I need Your help. Please give me wisdom to make the right decision and also show me the right direction. I want to walk in You path! Amen

Monday, March 1, 2010

i do not understand!!!


why need to do confinement?

who started this thing?


i think this is all just.... bull shit! (sorry that i have to use that word)

no shower for 1 month? come on.. you have got to be kidding me right??

no wind blowing directly? come on.. we are in Malaysia!! Bloody HOT and Humid country...

i think just these two is enough to la.. do i have to continue??



what is fullmoon?

who started this again?


we are human! we are not some kind of werewolf...

This is definitely not the same as the fullmoon party in Koh-Samui! hahaha.. I dun mind that!


I am just trying to figure out what is the theory or reason behind all these things.
I believe i am now living in a modern world. where we can all all kinds of info from google. i respect all the things my parents ask me to do. but i would love to know why! and too bad they cant give me any answer. so i am not convinced!

the best answer they can give is :"last time we also do the same!"

But that answer is not good enough for me! I need something more than that.

I will try my very best to stop all the "no logic" practice during my time. so that the next generation will not have to do that. but i will also try to find the answer first and also other method way before i do that.

Still confused!!

Friday, February 26, 2010

New Life

I am now a father. i mean a F.A.T.H.E.R! i seriously do not know how to express my feeling. i have never imagine myself as a father. wow... to be very honest. it is not easy at all.

my son came on the 11th Feb 2010. when i 1st saw him, i am really speechless. it's like meeting someone who is always with you but you have never see him before. when he was still in my wife's tummy, everynight i sing to him, i speak to him, i tell him shot stories, play him some nice music, tell him how much i love him. but i never see him before. when he came out from OT, it just bring tears to my eyes. it's unspeakable JOY!

when i was a bachelor, i do not have to worry about anything. just me myself and I. after i got married, i learn that life is not just about me. i need to put my wife in consideration. her view, her feeling, her everything before i make any decision. NOW... i felt that my resposible as the head of the house just increased! now only only need to consider my wife, i need to make decision for my son. and every decision that i make will determine how he will be in the future. it is my resposibility as a father. besides, now i need to work extra hard to find money to support this new family of mine.

my son is really a gift from God. i thank you Lord for blessing me with a son. this "promotion" really just bring to me a whole new level. everyday when i hold him in my arm and smell his hair, that moment is just priceless and speechless. see him grow everyday is really a joy.
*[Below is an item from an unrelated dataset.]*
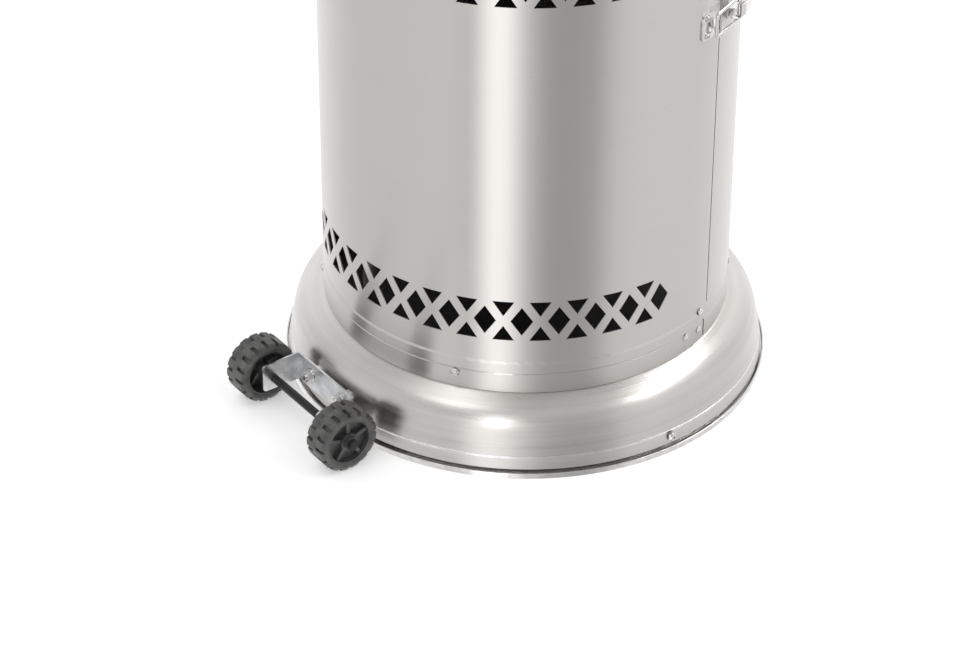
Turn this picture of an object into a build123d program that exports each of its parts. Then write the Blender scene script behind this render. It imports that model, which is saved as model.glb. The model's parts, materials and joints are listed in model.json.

my lifestyle is also force to change now. before the arrival of my son, both me and my wife can sleep from night until morning undisturb. the only thing that will wake us up in the morning is my stupid but faithful alarm clock! i am not sure about you. i hate my alarm clock!
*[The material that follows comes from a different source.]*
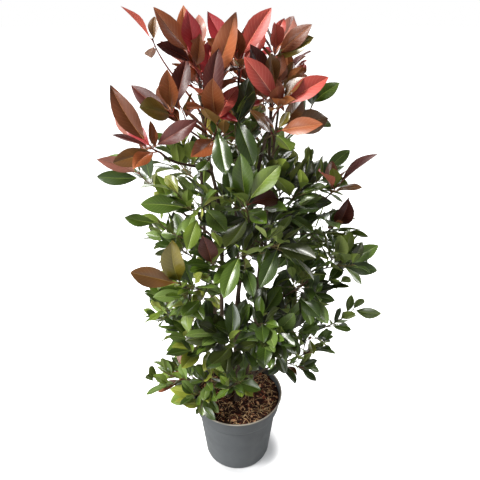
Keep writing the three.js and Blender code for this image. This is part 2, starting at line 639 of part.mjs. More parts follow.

now i just got myself a new time bomb! the new "alarm clock" is crazy. the alarm can go off anytime. yes ANYTIME! when the 'alarm' is either hungry, wet, cold, hot, poo-poo, and many others that is yet to reveal, i will be trigger. the best thing about this alarm is... i cant SNOOZE!!! i just have to get out from the cosy comforter and attend to the "alarm". each wake is not just 5min. can be from 1 hour to 4 hours. there goes my sleep. this is really tired both physically and mentally.

BUT... very funny i'm enjoying every single moment from making milk, feeding him, washing his butt, cleaning the poo-poo, changing the nappy, etc.



Dear Lord,
i just pray that You will give me the extra strength to carry on this great responsibility and also to carry out the duty as a good father. Amen!